→ **WHAT THE TASK ASKS**
The required output consists solely of the lines from the one containing "SEAL_GREY, 0.7, 0.0))" down to the one containing "cad_parts[node].hide_render = cad_parts[node].hide_viewport", both included, each quoted exactly.
— Start of PROVIDED MATERIAL —
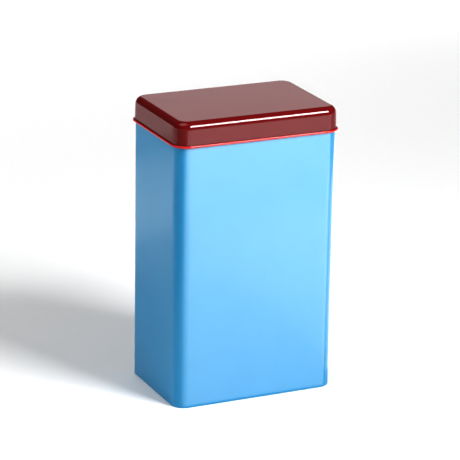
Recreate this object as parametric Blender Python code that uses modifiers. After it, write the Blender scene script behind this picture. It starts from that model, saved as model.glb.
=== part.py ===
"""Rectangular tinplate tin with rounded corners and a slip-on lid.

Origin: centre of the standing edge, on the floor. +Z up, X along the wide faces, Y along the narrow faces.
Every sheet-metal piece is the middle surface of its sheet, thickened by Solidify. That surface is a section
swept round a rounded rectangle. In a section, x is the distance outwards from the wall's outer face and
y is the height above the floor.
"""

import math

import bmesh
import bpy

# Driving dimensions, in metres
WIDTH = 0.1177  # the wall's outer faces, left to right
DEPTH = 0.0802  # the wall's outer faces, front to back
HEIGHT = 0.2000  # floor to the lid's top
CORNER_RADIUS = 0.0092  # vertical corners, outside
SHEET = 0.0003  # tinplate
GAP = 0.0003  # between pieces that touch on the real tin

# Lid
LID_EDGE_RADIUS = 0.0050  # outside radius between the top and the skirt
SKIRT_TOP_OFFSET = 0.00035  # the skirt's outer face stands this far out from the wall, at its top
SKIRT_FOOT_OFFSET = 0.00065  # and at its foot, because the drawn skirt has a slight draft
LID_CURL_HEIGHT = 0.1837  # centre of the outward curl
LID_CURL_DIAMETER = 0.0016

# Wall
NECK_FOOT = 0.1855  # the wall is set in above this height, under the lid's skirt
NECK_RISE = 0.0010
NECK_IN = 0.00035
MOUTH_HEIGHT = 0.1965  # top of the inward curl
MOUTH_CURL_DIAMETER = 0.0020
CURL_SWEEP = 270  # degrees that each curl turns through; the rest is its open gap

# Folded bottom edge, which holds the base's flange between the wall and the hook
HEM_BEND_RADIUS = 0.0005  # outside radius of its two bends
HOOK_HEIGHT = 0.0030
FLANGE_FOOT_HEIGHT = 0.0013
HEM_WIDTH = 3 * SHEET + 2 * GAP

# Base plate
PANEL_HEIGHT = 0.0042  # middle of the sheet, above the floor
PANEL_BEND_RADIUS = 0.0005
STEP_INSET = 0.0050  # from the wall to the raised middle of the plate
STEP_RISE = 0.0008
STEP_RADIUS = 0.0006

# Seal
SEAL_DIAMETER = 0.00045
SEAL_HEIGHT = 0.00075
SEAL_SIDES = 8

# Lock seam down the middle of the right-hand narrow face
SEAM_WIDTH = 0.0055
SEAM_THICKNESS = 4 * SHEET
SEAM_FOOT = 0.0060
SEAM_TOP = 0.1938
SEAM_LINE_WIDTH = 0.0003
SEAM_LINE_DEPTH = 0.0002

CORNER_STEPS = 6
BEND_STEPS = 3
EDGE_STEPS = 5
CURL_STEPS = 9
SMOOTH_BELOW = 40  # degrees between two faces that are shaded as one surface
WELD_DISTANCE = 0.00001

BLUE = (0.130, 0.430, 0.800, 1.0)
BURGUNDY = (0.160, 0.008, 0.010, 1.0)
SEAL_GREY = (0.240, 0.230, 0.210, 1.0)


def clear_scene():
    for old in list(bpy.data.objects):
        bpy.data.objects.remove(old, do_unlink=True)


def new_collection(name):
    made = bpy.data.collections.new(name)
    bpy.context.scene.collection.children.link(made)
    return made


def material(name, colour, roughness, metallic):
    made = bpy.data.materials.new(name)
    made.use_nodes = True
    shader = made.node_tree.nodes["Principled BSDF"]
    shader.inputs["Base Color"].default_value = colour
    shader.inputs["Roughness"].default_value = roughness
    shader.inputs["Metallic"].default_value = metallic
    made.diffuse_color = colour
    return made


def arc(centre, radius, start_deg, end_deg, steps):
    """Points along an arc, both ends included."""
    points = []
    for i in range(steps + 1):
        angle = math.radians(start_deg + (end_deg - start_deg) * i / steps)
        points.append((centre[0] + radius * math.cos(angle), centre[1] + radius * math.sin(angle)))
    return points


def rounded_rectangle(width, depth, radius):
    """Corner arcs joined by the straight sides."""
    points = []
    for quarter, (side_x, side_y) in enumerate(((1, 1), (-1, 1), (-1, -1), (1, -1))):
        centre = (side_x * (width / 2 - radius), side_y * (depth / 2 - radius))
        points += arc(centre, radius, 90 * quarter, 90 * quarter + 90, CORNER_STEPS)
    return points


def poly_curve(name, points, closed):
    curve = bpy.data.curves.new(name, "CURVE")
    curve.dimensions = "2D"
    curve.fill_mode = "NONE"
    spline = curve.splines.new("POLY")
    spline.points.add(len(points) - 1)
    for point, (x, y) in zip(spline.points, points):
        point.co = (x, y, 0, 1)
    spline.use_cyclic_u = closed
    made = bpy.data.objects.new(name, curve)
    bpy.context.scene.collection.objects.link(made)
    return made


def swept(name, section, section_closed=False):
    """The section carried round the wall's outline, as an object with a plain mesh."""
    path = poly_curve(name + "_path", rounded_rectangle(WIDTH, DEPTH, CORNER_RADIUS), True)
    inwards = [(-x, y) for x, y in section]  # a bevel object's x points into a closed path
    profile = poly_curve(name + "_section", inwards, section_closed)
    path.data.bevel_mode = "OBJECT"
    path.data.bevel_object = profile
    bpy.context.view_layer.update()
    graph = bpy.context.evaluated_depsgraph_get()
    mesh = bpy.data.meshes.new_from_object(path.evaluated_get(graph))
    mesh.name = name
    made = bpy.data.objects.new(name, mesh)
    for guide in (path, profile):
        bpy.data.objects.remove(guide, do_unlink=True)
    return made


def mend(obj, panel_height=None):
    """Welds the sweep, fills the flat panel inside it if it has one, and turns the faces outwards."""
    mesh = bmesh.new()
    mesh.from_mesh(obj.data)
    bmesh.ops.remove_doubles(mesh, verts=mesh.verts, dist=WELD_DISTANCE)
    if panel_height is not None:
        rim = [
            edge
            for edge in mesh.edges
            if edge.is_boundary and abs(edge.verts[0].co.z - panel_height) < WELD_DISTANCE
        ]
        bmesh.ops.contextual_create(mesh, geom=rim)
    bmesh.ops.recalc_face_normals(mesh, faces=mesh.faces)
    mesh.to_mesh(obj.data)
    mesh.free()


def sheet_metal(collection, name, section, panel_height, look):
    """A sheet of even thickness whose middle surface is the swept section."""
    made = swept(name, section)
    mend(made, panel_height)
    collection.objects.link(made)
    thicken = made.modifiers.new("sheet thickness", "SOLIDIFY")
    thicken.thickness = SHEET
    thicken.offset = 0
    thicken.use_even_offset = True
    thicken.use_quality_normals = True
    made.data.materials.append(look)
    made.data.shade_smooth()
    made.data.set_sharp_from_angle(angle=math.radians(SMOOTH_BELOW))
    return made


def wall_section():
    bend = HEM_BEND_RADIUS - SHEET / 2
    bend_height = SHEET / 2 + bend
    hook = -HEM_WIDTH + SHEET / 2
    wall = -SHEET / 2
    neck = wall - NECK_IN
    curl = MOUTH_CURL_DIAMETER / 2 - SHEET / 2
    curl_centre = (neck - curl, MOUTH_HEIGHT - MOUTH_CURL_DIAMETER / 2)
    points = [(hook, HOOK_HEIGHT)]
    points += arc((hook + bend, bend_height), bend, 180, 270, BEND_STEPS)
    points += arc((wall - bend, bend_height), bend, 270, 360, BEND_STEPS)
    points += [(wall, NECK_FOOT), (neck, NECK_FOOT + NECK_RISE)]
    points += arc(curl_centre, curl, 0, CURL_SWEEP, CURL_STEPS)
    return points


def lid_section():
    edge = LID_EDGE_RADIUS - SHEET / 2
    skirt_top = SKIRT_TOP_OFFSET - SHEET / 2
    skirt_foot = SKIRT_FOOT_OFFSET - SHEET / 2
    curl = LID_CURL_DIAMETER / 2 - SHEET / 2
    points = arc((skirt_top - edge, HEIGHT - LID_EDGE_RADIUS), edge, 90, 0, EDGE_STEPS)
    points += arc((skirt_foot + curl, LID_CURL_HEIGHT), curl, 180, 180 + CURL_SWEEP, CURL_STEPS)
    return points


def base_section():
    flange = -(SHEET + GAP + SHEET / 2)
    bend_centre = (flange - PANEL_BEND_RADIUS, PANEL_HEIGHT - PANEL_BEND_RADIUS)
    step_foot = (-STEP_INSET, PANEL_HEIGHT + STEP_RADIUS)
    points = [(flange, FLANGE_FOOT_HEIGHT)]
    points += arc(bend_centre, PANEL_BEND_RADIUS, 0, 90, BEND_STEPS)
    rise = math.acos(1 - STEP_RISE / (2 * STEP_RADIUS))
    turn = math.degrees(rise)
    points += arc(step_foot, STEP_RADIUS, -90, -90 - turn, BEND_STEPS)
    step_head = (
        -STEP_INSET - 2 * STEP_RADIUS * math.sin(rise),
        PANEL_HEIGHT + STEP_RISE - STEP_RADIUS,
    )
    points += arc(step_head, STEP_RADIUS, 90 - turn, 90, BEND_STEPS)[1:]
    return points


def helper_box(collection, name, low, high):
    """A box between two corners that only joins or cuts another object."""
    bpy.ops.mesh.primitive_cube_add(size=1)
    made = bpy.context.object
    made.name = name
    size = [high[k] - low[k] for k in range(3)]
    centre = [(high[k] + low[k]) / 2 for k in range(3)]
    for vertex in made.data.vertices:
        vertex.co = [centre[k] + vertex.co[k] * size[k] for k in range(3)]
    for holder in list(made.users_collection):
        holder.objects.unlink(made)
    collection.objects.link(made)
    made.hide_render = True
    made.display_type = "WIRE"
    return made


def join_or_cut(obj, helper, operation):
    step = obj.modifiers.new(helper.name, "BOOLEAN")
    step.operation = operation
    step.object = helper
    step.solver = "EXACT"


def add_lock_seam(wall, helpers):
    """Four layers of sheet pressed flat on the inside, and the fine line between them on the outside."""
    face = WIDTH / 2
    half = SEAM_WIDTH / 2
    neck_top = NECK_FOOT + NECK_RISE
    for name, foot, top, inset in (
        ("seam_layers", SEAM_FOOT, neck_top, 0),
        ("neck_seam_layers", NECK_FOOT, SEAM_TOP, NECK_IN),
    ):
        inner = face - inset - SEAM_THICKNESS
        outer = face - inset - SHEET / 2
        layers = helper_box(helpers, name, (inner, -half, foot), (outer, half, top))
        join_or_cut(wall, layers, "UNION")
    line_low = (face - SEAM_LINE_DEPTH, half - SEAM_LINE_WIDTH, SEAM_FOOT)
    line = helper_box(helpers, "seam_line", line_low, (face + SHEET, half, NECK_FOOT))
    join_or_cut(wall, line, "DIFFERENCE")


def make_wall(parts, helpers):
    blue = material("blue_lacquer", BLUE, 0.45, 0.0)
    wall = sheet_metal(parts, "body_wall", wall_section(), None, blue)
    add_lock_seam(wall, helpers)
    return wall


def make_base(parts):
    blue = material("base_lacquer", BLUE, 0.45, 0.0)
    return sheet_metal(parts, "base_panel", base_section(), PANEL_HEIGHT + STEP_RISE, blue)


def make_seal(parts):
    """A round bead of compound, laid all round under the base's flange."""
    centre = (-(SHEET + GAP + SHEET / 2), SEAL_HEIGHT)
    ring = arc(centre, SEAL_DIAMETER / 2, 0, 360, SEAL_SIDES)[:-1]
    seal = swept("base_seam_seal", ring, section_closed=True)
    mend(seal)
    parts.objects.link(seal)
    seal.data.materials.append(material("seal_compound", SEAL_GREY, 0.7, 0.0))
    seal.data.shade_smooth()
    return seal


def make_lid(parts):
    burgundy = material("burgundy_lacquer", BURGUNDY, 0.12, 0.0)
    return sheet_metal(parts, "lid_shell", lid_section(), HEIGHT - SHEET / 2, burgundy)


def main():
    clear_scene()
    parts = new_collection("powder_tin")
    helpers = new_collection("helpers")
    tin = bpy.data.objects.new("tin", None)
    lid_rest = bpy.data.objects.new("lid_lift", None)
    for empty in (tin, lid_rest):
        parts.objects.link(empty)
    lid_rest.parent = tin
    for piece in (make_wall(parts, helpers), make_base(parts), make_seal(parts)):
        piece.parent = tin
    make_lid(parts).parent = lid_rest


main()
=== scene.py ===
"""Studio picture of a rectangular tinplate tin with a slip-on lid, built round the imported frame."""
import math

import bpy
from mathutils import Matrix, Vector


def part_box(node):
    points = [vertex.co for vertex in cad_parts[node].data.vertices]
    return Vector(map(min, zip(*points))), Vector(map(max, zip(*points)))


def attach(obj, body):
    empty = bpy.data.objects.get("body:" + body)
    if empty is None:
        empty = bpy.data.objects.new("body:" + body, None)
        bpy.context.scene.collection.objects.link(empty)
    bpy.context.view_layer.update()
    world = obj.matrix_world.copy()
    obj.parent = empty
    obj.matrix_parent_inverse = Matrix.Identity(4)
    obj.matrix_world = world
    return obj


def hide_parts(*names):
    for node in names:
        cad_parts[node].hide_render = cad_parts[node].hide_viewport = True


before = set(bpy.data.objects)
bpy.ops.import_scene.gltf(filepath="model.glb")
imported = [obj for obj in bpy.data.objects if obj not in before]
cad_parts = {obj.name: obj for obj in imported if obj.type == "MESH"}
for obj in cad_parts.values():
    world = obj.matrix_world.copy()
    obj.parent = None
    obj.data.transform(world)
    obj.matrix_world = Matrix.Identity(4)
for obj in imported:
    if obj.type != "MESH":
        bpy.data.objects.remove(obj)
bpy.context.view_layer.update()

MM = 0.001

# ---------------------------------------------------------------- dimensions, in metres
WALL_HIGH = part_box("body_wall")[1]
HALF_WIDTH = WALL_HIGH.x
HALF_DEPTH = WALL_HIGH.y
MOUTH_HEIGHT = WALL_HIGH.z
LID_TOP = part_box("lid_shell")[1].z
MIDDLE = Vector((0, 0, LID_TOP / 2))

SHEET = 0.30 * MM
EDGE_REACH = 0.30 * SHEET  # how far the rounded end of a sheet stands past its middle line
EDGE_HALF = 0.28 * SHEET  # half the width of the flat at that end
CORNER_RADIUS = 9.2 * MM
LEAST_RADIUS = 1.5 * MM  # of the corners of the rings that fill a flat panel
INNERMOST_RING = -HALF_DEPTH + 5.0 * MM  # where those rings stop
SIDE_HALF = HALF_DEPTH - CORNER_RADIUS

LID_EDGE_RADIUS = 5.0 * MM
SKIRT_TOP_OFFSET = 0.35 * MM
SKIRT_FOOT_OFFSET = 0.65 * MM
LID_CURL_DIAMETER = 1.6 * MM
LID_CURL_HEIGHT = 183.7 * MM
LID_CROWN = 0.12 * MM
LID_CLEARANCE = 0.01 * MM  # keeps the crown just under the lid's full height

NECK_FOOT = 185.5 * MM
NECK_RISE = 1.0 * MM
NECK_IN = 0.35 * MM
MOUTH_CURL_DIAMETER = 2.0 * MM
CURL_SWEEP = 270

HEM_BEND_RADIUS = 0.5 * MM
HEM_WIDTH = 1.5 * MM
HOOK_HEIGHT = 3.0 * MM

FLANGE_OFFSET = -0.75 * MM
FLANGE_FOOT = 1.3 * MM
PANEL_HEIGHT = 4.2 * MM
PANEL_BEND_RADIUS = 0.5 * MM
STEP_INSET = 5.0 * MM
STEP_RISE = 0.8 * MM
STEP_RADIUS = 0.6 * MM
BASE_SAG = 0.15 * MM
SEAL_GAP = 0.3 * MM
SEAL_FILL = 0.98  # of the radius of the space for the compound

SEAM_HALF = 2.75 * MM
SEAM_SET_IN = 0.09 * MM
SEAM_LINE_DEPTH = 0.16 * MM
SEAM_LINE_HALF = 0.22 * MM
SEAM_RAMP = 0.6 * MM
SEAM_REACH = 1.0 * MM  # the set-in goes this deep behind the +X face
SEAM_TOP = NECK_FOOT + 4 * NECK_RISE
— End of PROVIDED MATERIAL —
→ **SOLUTION TO THE EXERCISE**
    seal.data.materials.append(material("seal_compound", SEAL_GREY, 0.7, 0.0))
    seal.data.shade_smooth()
    return seal


def make_lid(parts):
    burgundy = material("burgundy_lacquer", BURGUNDY, 0.12, 0.0)
    return sheet_metal(parts, "lid_shell", lid_section(), HEIGHT - SHEET / 2, burgundy)


def main():
    clear_scene()
    parts = new_collection("powder_tin")
    helpers = new_collection("helpers")
    tin = bpy.data.objects.new("tin", None)
    lid_rest = bpy.data.objects.new("lid_lift", None)
    for empty in (tin, lid_rest):
        parts.objects.link(empty)
    lid_rest.parent = tin
    for piece in (make_wall(parts, helpers), make_base(parts), make_seal(parts)):
        piece.parent = tin
    make_lid(parts).parent = lid_rest


main()
=== scene.py ===
"""Studio picture of a rectangular tinplate tin with a slip-on lid, built round the imported frame."""
import math

import bpy
from mathutils import Matrix, Vector


def part_box(node):
    points = [vertex.co for vertex in cad_parts[node].data.vertices]
    return Vector(map(min, zip(*points))), Vector(map(max, zip(*points)))


def attach(obj, body):
    empty = bpy.data.objects.get("body:" + body)
    if empty is None:
        empty = bpy.data.objects.new("body:" + body, None)
        bpy.context.scene.collection.objects.link(empty)
    bpy.context.view_layer.update()
    world = obj.matrix_world.copy()
    obj.parent = empty
    obj.matrix_parent_inverse = Matrix.Identity(4)
    obj.matrix_world = world
    return obj


def hide_parts(*names):
    for node in names:
        cad_parts[node].hide_render = cad_parts[node].hide_viewport = True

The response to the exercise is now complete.